On a $20M loan, 25 bp rate discount = $50k/year in interest savings. Over 10-year term = $500k value. Typically justifies $100–200k of required green retrofit capex.
Eligible properties
- 5+ unit residential (including manufactured housing communities with 80%+ TOH)
- Student housing (dedicated programs, specific criteria)
- Seniors housing (age-restricted 55+ and 62+)
- Affordable (LIHTC, Section 8, Rural Housing Service 515)
- NOT: hotels, commercial property, short-term rentals, most mixed-use above 30% commercial
Sponsor requirements
- Net worth. Minimum equal to loan amount (or $1M whichever higher) on conventional. Lower on SBL.
- Liquidity. 10% of loan amount in liquid reserves post-close.
- Experience. 3+ similar assets owned, or partnership with experienced operator.
- Bad-boy carve-outs. Personal liability triggers on fraud, waste, misrepresentation, unauthorized transfer, bankruptcy filing, environmental contamination, tax lien.

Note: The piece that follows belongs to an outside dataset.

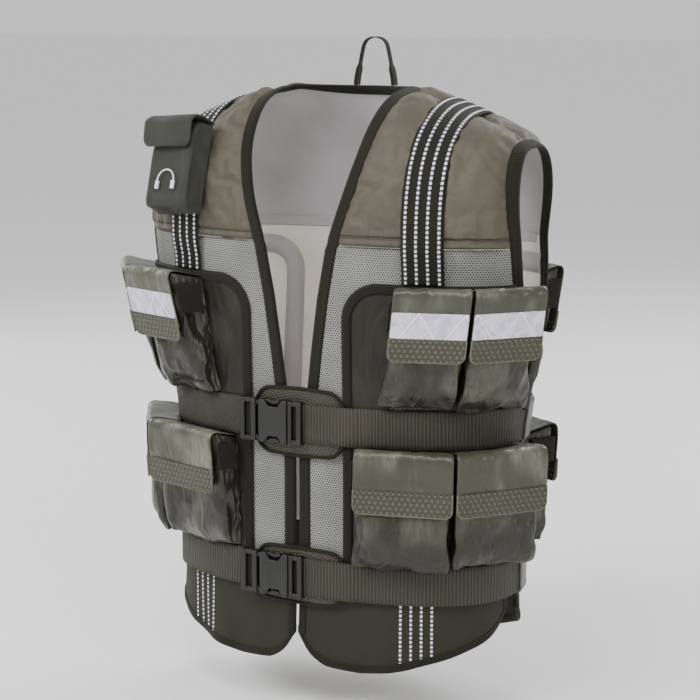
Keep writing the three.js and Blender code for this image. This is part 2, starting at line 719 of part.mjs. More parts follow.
// Height of a point over the body, along the level section's normal
function heightOver(point) {
  const { half, front, back } = section(point.z);
  const depth = point.y < 0 ? front : back;
  const across = (Math.abs(point.x) / half) ** SQUARENESS + (Math.abs(point.y) / depth) ** SQUARENESS;
  const scale = across ** (1 / SQUARENESS);
  const slopeX = ((Math.abs(point.x) / half) ** (SQUARENESS - 1) / half) * scale ** (1 - SQUARENESS);
  const slopeY = ((Math.abs(point.y) / depth) ** (SQUARENESS - 1) / depth) * scale ** (1 - SQUARENESS);
  return (scale - 1) / Math.hypot(slopeX, slopeY);
}

const SEARCH_DEPTH = 140;
function backToBody(point, inward, height) {
  let near = 0;
  let far = SEARCH_DEPTH;
  for (let k = 0; k < 40; k += 1) {
    const middle = (near + far) / 2;
    const over = heightOver(point.clone().addScaledVector(inward, middle));
    if (over > height) near = middle;
    else far = middle;
  }
  return point.clone().addScaledVector(inward, near);
}

// Frame of one pocket: across runs away from the pair's ridge
function pocketFrame(pair, hand) {
  const spot = ring(pair.place, -UPPER_BELT_DROP);
  const up = new THREE.Vector3(0, 0, 1);
  const turn = THREE.MathUtils.degToRad(pair.fan) * hand;
  const normal = spot.normal.clone().applyAxisAngle(up, turn);
  const across = new THREE.Vector3(-spot.normal.y, spot.normal.x, 0).applyAxisAngle(up, turn);
  return { ridge: spot, normal, across: across.multiplyScalar(hand) };
}

function pocketPoint(pair, hand, size, share, level, extra) {
  const frame = pocketFrame(pair, hand);
  const down = (size.top - level) / (size.top - size.base);
  const depth = mix(size.topDepth, size.baseDepth, Math.min(Math.max(down, 0), 1)) + extra;
  const start = ring(pair.place, level).point.addScaledVector(frame.ridge.normal, depth);
  const run = 2 * LAYER_GAP + share * size.width;
  const point = start.addScaledVector(frame.across, run);
  const inward = frame.ridge.normal.clone().lerp(frame.normal, share).normalize().negate();
  return { point, inward };
}

function pocketBag(pair, hand) {
  const size = pocketSize(pair.upper);
  const inner = [];
  const outer = [];
  const shares = [0, 0.06, 0.28, 0.5, 0.72, 0.94, 1];
  for (const down of [0, 0.45, 0.93, 1]) {
    const level = mix(size.top, size.base, down);
    const tuck = down < 1 ? 0 : BAG_BASE_TUCK;
    const fronts = shares.map((share) => {
      const edge = share > 0 && share < 1 ? 0 : BAG_SIDE_TUCK;
      return pocketPoint(pair, hand, size, share, level, -edge - tuck);
    });
    inner.push(fronts.map(({ point, inward }) => backToBody(point, inward, UNDER_BEND)));
    outer.push(fronts.map(({ point }) => point.setZ(level + (down ? 0 : POCKET_TOP_RISE))));
  }
  return [inner, outer];
}

function pocketFlap(pair, hand) {
  const size = pocketSize(pair.upper);
  const inner = [];
  const outer = [];
  const top = size.top + 2 * LAYER_GAP;
  const foot = top - size.flap;
  const profile = [
    { level: top, reach: 0, rise: FLAP_THICKNESS, out: 0 },
    { level: top, reach: 0.5, rise: FLAP_THICKNESS, out: 0 },
    { level: top, reach: 1, rise: FLAP_THICKNESS, out: FLAP_THICKNESS },
    { level: mix(top, foot, 0.4), reach: 1, rise: 0, out: FLAP_THICKNESS },
    { level: foot, reach: 1, rise: 0, out: FLAP_THICKNESS },
  ];
  for (const { level, reach, rise, out } of profile) {
    const lows = [];
    const highs = [];
    for (const share of steps(0, 1, Math.ceil(size.width / FACET_WIDTH))) {
      const { point, inward } = pocketPoint(pair, hand, size, share, level, LAYER_GAP);
      const low = backToBody(point, inward, UNDER_BEND).lerp(point, reach);
      low.z += level === top ? reach * POCKET_TOP_RISE : 0;
      lows.push(low);
      highs.push(low.clone().addScaledVector(inward, -out).setZ(low.z + rise));
    }
    inner.push(lows);
    outer.push(highs);
  }
  return [inner, outer];
}

const mirrorGrid = (grid) => grid.map((row) => row.map((p) => new THREE.Vector3(-p.x, p.y, p.z)));
for (const pair of PAIRS) {
  for (const side of SIDES) {
    for (const [spot, hand] of [['a', -1], ['b', 1]]) {
      const turned = side.name === 'left' ? (grid) => grid : mirrorGrid;
      const [bagIn, bagOut] = pocketBag(pair, hand).map(turned);
      piece(`${pair.name}_pocket_${side.name}_${spot}`, block(bagIn, bagOut), 'nylon');
      const [flapIn, flapOut] = pocketFlap(pair, hand).map(turned);
      piece(`${pair.name}_flap_${side.name}_${spot}`, block(flapIn, flapOut), 'flap');
    }
  }
}

// Music pouch on the wearer's right shoulder strap, with its flap over the top
function placeOnYoke(mesh, x, turn, offset) {
  const spot = arch(x, turn);
  const side = new THREE.Vector3(1, 0, 0);
  const up = spot.normal.clone().cross(side).normalize();
  const across = up.clone().cross(spot.normal).normalize();
  const basis = new THREE.Matrix4().makeBasis(across, up, spot.normal);
  mesh.quaternion.setFromRotationMatrix(basis);
  mesh.position.copy(lift(spot, offset));
}

function pouchBody() {
  const outline = new THREE.Shape();
  const corner = { x: -POUCH_WIDTH / 2, y: -POUCH_HEIGHT / 2 };
  roundedRectangle(outline, corner.x, corner.y, POUCH_WIDTH, POUCH_HEIGHT, POUCH_CORNER);
  const depth = POUCH_DEPTH;
  return new THREE.ExtrudeGeometry(outline, { depth, bevelEnabled: false, curveSegments: 3 });
}

function pouchFlap() {
  const wall = FLAP_THICKNESS;
  const top = POUCH_HEIGHT / 2 + LAYER_GAP;
  const face = POUCH_DEPTH + LAYER_GAP;
  const drop = POUCH_HEIGHT * POUCH_FLAP_SHARE;
  const profile = new THREE.Shape();
  profile.moveTo(0, top);
  profile.lineTo(face, top);
  profile.lineTo(face, top - drop);
  profile.lineTo(face + wall, top - drop);
  profile.lineTo(face + wall, top + wall);
  profile.lineTo(0, top + wall);
  const geometry = new THREE.ExtrudeGeometry(profile, { depth: POUCH_WIDTH, bevelEnabled: false });
  geometry.translate(0, 0, -POUCH_WIDTH / 2);
  geometry.rotateY(-Math.PI / 2);
  return geometry;
}

const pouchOffset = overYoke + WEBBING_THICKNESS + LAYER_GAP;
placeOnYoke(piece('music_pouch', pouchBody(), 'pouch'), -STRAP_FRONT_X, POUCH_TURN, pouchOffset);
placeOnYoke(piece('music_pouch_flap', pouchFlap(), 'pouch'), -STRAP_FRONT_X, POUCH_TURN, pouchOffset);

// Hanging loop, standing up behind the neck
function hangingLoop() {
  const seat = arch(0, backNeckTurn(0, 0)).point;
  const foot = LOOP_WIDTH / 2;
  const edge = foot + LOOP_TAPE_THICKNESS;
  const base = lift(arch(edge, backNeckTurn(edge, 0)), bindingFace).z + SEAM_GAP;
  const narrow = LOOP_WIDTH / 5;
  const rise = LOOP_HEIGHT;
  const half = [
    { x: foot, z: 0 },
    { x: foot * 0.9, z: rise * 0.25 },
    { x: mix(foot, narrow, 0.55), z: rise * 0.6 },
    { x: narrow * 1.15, z: rise * 0.86 },
    { x: narrow * 0.7, z: rise * 0.97 },
    { x: 0, z: rise },
  ];
  const path = [...half, ...half.slice(0, -1).reverse().map(({ x, z }) => ({ x: -x, z }))];
  const inner = [];
  const outer = [];
  path.forEach((spot, i) => {
    const before = path[Math.max(i - 1, 0)];
    const after = path[Math.min(i + 1, path.length - 1)];
    const along = new THREE.Vector2(after.x - before.x, after.z - before.z).normalize();
    const upright = i === 0 || i === path.length - 1;
    const out = upright ? new THREE.Vector2(Math.sign(spot.x), 0) : new THREE.Vector2(along.y, -along.x);
    const side = (shift) => [-1, 1].map((face) => new THREE.Vector3(
      spot.x + out.x * shift,
      seat.y + (face * LOOP_TAPE_WIDTH) / 2,
      base + spot.z + out.y * shift,
    ));
    inner.push(side(-LOOP_TAPE_THICKNESS / 2));
    outer.push(side(LOOP_TAPE_THICKNESS / 2));
  });
  return block(inner, outer);
}

piece('hanging_loop', hangingLoop(), 'webbing');

export default vest;
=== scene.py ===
"""Weighted training vest: cloth, padding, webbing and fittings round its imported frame."""

import math
from functools import lru_cache

import bmesh
import bpy
import numpy as np
from bpy.props import FloatProperty, FloatVectorProperty, IntProperty, PointerProperty
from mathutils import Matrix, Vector, noise


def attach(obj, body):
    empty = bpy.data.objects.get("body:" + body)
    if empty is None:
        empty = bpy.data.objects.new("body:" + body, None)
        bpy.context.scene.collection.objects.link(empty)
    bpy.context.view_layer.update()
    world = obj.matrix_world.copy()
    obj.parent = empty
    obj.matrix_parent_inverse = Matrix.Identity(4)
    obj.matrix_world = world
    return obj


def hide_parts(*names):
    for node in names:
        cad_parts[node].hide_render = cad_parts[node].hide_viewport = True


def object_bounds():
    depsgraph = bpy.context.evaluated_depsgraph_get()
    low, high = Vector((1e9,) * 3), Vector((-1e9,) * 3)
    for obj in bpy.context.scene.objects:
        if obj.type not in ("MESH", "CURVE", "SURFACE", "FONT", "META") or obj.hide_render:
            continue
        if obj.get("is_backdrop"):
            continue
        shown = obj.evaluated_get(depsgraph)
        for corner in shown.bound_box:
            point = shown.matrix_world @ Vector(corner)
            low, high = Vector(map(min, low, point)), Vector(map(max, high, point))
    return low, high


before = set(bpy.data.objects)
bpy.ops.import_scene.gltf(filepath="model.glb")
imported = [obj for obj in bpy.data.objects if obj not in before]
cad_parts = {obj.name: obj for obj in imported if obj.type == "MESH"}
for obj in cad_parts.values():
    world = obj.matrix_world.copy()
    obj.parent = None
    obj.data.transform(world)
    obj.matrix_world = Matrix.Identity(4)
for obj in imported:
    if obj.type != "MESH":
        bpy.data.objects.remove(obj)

bl_info = {
    "name": "Weighted vest", "version": (1, 0, 0), "blender": (4, 5, 0),
    "location": "View3D > Sidebar > Vest",
    "description": "Builds the cloth, padding, webbing and fittings of a weighted vest",
    "category": "Object"
}

# Sizes of the frame, in millimetres. The front faces -Y and the wearer's left is +X.
MM = 0.001
CHEST_HALF_WIDTH, CHEST_FRONT, CHEST_BACK = 229, 110, 107
WAIST_HALF_WIDTH, WAIST_FRONT, WAIST_BACK = 190, 106, 100
SQUARENESS = 2.4
NECK_HALF_WIDTH, NECK_RISE, NAPE_RISE, BACK_NECK_TURN = 70, 29, 46, 20
FRONT_NECK_HALF_WIDTH, SHOULDER_HALF_WIDTH, SHOULDER_FALL = 36, 215, 26
YOKE_HEM_DROP, POCKET_PANEL_DROP, UPPER_BELT_DROP = 122, 158, 306
LOWER_BELT_DROP, HEM_DROP = 468, 566
ARMHOLE_FRONT_REACH, ARMHOLE_BACK_REACH, FRONT_GAP = 42, 72, 4
MESH_THICKNESS, YOKE_THICKNESS, PANEL_THICKNESS, SKIRT_THICKNESS = 2.5, 8, 1.5, 2.5
BINDING_WIDTH, WEBBING_THICKNESS, BELT_WIDTH, STRAP_WIDTH = 10, 2, 40, 40
STRAP_FRONT_X, STRAP_BACK_X, TAIL_LENGTH, TAIL_WIDTH = 138, 126, 105, 36
PANEL_INNER_X, PANEL_CORNER, POCKET_TOP_RISE, FLAP_THICKNESS = 54, 40, 9, 2.5
BUCKLE_LENGTH, BUCKLE_X = 75, -24
TAB_LENGTH, TAB_X, TAB_THICKNESS = 104, 5, 3
POUCH_WIDTH, POUCH_HEIGHT, POUCH_DEPTH, POUCH_TURN = 64, 92, 26, 36
LOOP_WIDTH, LOOP_HEIGHT = 44, 50
LAYER_GAP, SEAM_GAP = 0.8, 0.7
HEM_LEVEL = -YOKE_HEM_DROP
ARMHOLE_FOOT = -282.8
PANEL_FACE, OVER_PANEL, UNDER_BEND, OVER_TAB, OVER_YOKE = 3.3, 5.6, 5.85, 9.4, 8.8
INSET = BINDING_WIDTH + SEAM_GAP
SKIRT_DROP = HEM_DROP - LOWER_BELT_DROP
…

Replacement reserves + escrows
- Replacement reserves: $250–400/unit/year funded monthly
- Tax escrow: 1/12 of annual tax, monthly funded
- Insurance escrow: 1/12 of annual premium
- Repair escrows: identified deferred maintenance, funded at close with completion timeline
- Interest-only period reserves: at lender discretion if DSCR tight during IO
Closing cost and timeline
- Origination: 0.5–1% of loan
- Appraisal (institutional): $8k–15k
- Engineering / Property Condition Report: $5k–10k
- Phase I ESA: $3k–5k
- Legal (borrower + lender): $25k–75k
- Application fee: $5k–20k
- Total: $50k–150k typical on $5M+ loan
- Timeline: 45–60 days from application
Prepayment — yield maintenance and defeasance
Two standard prepay structures:
- Yield maintenance (YM). Prepay penalty = present value of remaining interest payments discounted at matching-maturity Treasury yield. In declining rate environment, can exceed 20% of principal.
- Defeasance. Substitute a portfolio of Treasury securities matching the remaining loan cashflows. Required for CMBS; Freddie and some Fannie allow. Complex, cost $30k–100k in advisors.

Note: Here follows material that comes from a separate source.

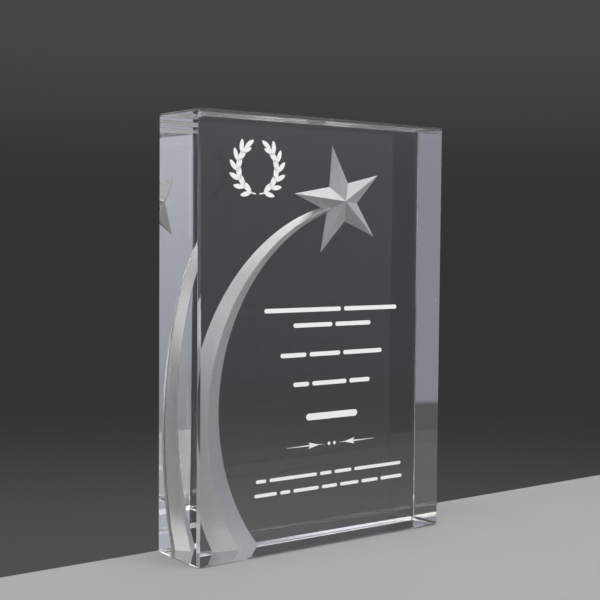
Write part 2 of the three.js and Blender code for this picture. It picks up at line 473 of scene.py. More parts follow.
# The faceted star as a closed solid, from its ridges back to a plane past the block's back.
def starSolid(reach):
    shape = bmesh.new()
    ring, backRing = [], []
    for i, (across, up) in enumerate(starOutline()):
        depth = star["notchDepth" if i % 2 else "tipDepth"] * mm
        front = Vector((across, backFace - depth, up))
        inwards = (Vector((apex.x, front.y, apex.z)) - front).normalized()
        wall = inwards * star["wallLean"] * depth + Vector((0, depth + reach, 0))
        ring.append(shape.verts.new(front))
        backRing.append(shape.verts.new(front + wall))
    apexVertex = shape.verts.new(apex)
    for i in range(len(ring)):
        j = (i + 1) % len(ring)
        shape.faces.new((apexVertex, ring[i], ring[j]))
        shape.faces.new((ring[i], backRing[i], backRing[j], ring[j]))
    shape.faces.new(backRing)
    bmesh.ops.recalc_face_normals(shape, faces=shape.faces)
    shape.normal_update()
    return shape


apex = Vector((starAcross, backFace - star["apexDepth"] * mm, starHeight))
tipPlaces = [Vector((across, backFace, up)) for across, up in starOutline()[::2]]


# The cutter's lines run along each ridge, out to its tip.
def starLines(face):
    if isSquare(face):
        return apex, Vector((1, 0, 0))
    middle = face.calc_center_median()
    tip = min(tipPlaces, key=lambda place: (place - middle).length)
    along = tip - apex
    along -= along.dot(face.normal) * face.normal
    return apex, along.normalized()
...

- Open prepay. Final 3–6 months of loan term typically open for prepay without penalty. SBL often has declining step-down.
Supplemental loans
Second mortgage on same property from same agency, typically available 12+ months post-close if property appreciated and DSCR supports incremental debt. Non-disturbance with senior. Useful for pulling out value-add equity without full refinance and YM penalty.
Common pitfalls
- YM in falling-rate environment. A 6% fixed loan in a 4% rate world has massive YM penalty. Refinancing savings can’t overcome penalty. Stuck in loan until maturity.
- T12 haircuts. Lender underwrites to T3/T12 actual revenue, haircut by vacancy, bad debt, concessions. Sponsor pro-forma NOI ignored. Cash-out proceeds smaller than projected.

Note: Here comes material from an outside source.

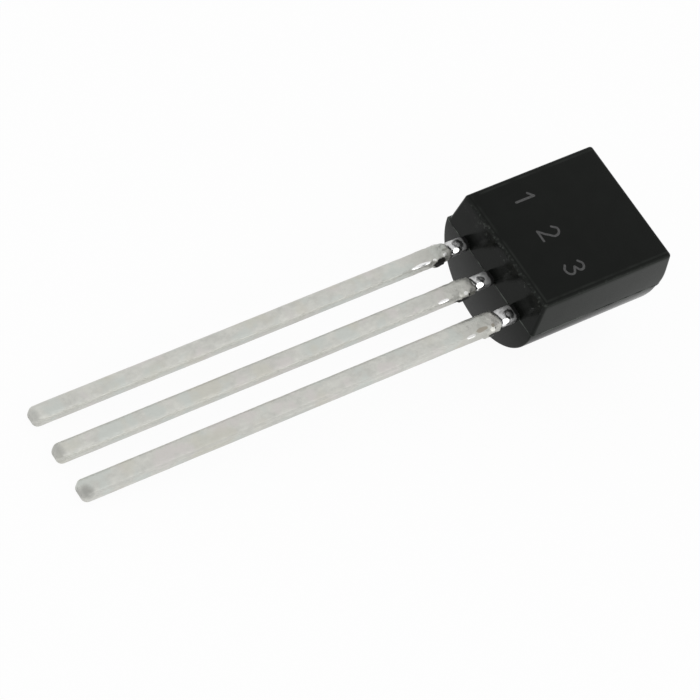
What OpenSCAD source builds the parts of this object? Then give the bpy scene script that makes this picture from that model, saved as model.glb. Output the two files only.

- Market rent review. Lender’s appraiser uses market rent comps that lag actual market. Your in-place rents above market get haircut.
- Tenant concentration. Fannie/Freddie cap exposure to single employer, Section 8 concentration, student concentration.
- Sponsor warehouse risk. DUS lender holds loan on balance sheet 30–60 days before agency purchase. If agency refuses post- closing (underwriting variance), sponsor may owe immediate payoff.
- Replacement reserve true-up. At refinance or supplemental, lender reviews reserve funding. Underfunded = cash-call to catch up.
- CDL (Capital Deployment Level). FHFA sets annual GSE multifamily cap. When hit, agency tightens underwriting or caps deals — timing risk.